Your task is to copy a single run of lines that starts at the line with "make_stem()" and stops at the line with "bpy.data.objects.remove(obj)", keeping both ends. Copy nothing else.
## Begin Data segment
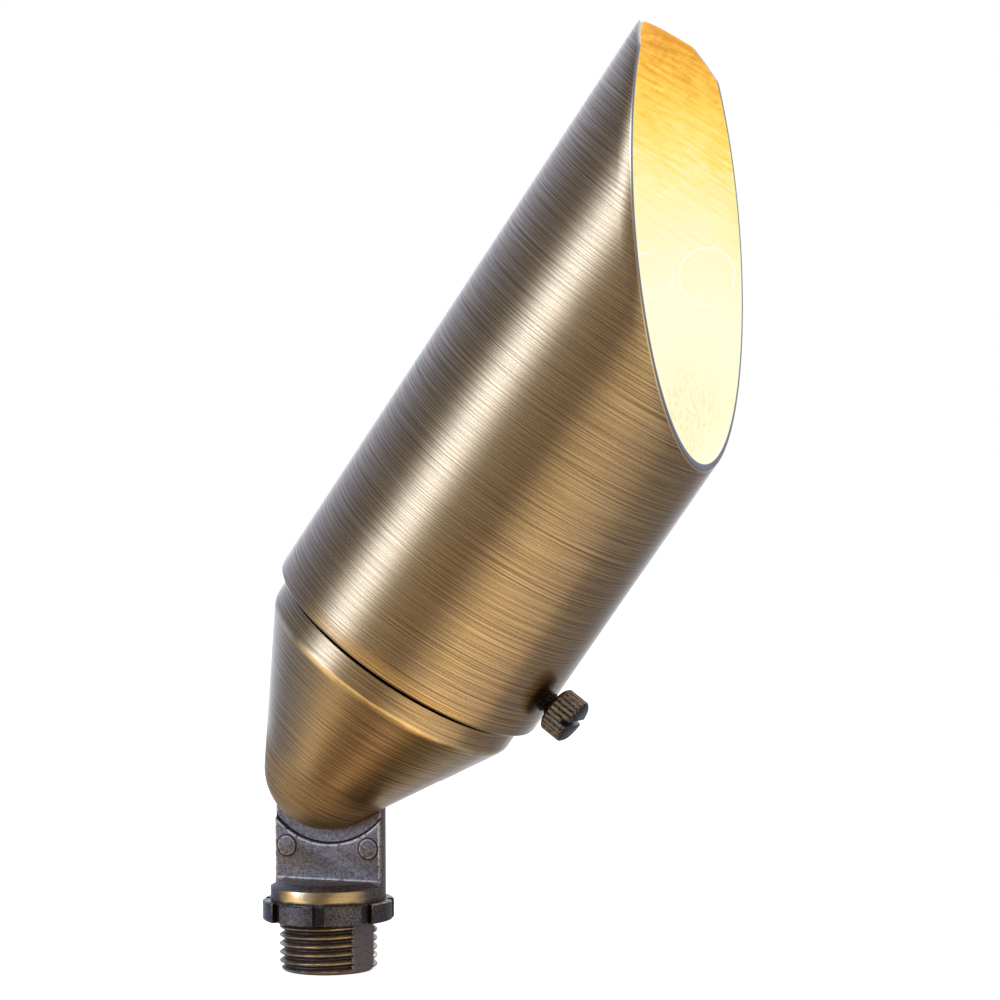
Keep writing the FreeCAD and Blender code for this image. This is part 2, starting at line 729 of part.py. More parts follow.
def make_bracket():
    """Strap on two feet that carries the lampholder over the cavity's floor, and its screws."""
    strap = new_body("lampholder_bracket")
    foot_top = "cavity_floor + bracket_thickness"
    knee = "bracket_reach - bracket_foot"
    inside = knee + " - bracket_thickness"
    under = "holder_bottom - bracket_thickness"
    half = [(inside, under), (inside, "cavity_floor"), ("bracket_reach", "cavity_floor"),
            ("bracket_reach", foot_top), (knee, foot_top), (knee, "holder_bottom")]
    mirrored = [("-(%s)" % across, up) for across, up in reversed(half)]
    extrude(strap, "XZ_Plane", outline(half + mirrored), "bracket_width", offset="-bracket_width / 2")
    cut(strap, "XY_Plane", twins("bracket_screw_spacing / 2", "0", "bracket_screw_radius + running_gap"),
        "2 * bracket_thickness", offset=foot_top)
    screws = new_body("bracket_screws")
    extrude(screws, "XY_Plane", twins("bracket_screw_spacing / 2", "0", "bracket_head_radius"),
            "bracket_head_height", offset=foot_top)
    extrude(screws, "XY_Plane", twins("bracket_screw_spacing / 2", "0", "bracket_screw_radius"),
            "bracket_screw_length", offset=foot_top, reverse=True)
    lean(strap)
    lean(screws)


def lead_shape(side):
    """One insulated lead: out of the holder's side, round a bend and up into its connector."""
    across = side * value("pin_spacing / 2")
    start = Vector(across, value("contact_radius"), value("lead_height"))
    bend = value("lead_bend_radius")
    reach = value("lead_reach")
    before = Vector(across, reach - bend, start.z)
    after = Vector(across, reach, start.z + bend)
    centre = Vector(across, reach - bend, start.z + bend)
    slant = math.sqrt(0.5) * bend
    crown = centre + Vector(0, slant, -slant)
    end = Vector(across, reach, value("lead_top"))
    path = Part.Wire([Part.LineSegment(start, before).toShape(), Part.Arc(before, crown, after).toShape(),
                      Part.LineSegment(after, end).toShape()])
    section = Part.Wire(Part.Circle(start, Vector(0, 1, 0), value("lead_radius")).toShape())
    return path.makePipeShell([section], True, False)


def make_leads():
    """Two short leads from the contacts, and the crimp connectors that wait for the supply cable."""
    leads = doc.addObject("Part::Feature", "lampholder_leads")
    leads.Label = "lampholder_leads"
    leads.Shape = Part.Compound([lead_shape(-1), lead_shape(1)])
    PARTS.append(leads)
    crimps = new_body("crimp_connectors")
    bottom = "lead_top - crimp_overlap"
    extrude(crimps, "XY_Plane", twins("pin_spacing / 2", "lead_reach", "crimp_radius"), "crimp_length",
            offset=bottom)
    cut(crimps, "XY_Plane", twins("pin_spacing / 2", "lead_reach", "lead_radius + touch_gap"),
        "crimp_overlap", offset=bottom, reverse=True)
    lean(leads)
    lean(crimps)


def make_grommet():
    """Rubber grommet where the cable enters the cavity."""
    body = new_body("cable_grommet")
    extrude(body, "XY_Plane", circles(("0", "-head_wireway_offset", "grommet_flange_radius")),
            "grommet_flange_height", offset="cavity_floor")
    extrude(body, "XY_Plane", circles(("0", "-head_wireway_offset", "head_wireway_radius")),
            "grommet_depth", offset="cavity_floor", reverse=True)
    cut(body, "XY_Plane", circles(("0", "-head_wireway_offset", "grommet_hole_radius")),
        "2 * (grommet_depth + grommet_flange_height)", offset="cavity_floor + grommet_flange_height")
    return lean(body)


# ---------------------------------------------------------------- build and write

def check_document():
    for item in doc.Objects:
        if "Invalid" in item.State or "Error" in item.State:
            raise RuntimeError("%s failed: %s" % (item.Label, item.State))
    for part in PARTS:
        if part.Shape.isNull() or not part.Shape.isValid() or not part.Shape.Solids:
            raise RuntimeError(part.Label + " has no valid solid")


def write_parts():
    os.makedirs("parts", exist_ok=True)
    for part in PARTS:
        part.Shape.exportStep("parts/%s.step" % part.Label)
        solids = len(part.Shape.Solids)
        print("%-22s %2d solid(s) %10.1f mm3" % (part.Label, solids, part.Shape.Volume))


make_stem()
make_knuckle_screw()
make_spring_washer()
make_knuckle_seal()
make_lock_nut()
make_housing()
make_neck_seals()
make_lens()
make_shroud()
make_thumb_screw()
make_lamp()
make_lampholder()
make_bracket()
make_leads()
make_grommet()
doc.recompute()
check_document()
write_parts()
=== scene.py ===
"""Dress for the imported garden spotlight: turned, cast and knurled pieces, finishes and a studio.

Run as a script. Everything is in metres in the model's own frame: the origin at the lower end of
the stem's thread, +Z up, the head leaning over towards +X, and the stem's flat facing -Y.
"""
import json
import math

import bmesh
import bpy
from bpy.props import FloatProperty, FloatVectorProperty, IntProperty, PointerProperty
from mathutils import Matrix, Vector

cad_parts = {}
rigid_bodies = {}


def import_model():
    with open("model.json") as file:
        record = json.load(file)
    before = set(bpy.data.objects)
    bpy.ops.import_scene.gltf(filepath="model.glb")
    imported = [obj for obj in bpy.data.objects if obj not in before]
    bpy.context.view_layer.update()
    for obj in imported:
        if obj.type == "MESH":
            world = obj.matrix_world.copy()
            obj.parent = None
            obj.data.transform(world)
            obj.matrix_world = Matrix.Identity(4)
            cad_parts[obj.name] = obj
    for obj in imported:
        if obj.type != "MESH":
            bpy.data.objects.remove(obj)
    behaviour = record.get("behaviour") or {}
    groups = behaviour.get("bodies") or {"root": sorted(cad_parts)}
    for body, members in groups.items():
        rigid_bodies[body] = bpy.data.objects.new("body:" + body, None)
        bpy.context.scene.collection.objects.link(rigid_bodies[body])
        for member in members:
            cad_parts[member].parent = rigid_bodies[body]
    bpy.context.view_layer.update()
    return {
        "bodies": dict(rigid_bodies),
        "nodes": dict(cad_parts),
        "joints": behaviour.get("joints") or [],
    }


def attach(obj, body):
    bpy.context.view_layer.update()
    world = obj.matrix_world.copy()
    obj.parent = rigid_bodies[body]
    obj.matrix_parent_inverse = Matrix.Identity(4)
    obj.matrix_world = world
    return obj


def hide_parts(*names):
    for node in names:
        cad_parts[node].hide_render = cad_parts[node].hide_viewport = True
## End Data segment
## Output for this exercise
make_stem()
make_knuckle_screw()
make_spring_washer()
make_knuckle_seal()
make_lock_nut()
make_housing()
make_neck_seals()
make_lens()
make_shroud()
make_thumb_screw()
make_lamp()
make_lampholder()
make_bracket()
make_leads()
make_grommet()
doc.recompute()
check_document()
write_parts()
=== scene.py ===
"""Dress for the imported garden spotlight: turned, cast and knurled pieces, finishes and a studio.

Run as a script. Everything is in metres in the model's own frame: the origin at the lower end of
the stem's thread, +Z up, the head leaning over towards +X, and the stem's flat facing -Y.
"""
import json
import math

import bmesh
import bpy
from bpy.props import FloatProperty, FloatVectorProperty, IntProperty, PointerProperty
from mathutils import Matrix, Vector

cad_parts = {}
rigid_bodies = {}


def import_model():
    with open("model.json") as file:
        record = json.load(file)
    before = set(bpy.data.objects)
    bpy.ops.import_scene.gltf(filepath="model.glb")
    imported = [obj for obj in bpy.data.objects if obj not in before]
    bpy.context.view_layer.update()
    for obj in imported:
        if obj.type == "MESH":
            world = obj.matrix_world.copy()
            obj.parent = None
            obj.data.transform(world)
            obj.matrix_world = Matrix.Identity(4)
            cad_parts[obj.name] = obj
    for obj in imported:
        if obj.type != "MESH":
            bpy.data.objects.remove(obj)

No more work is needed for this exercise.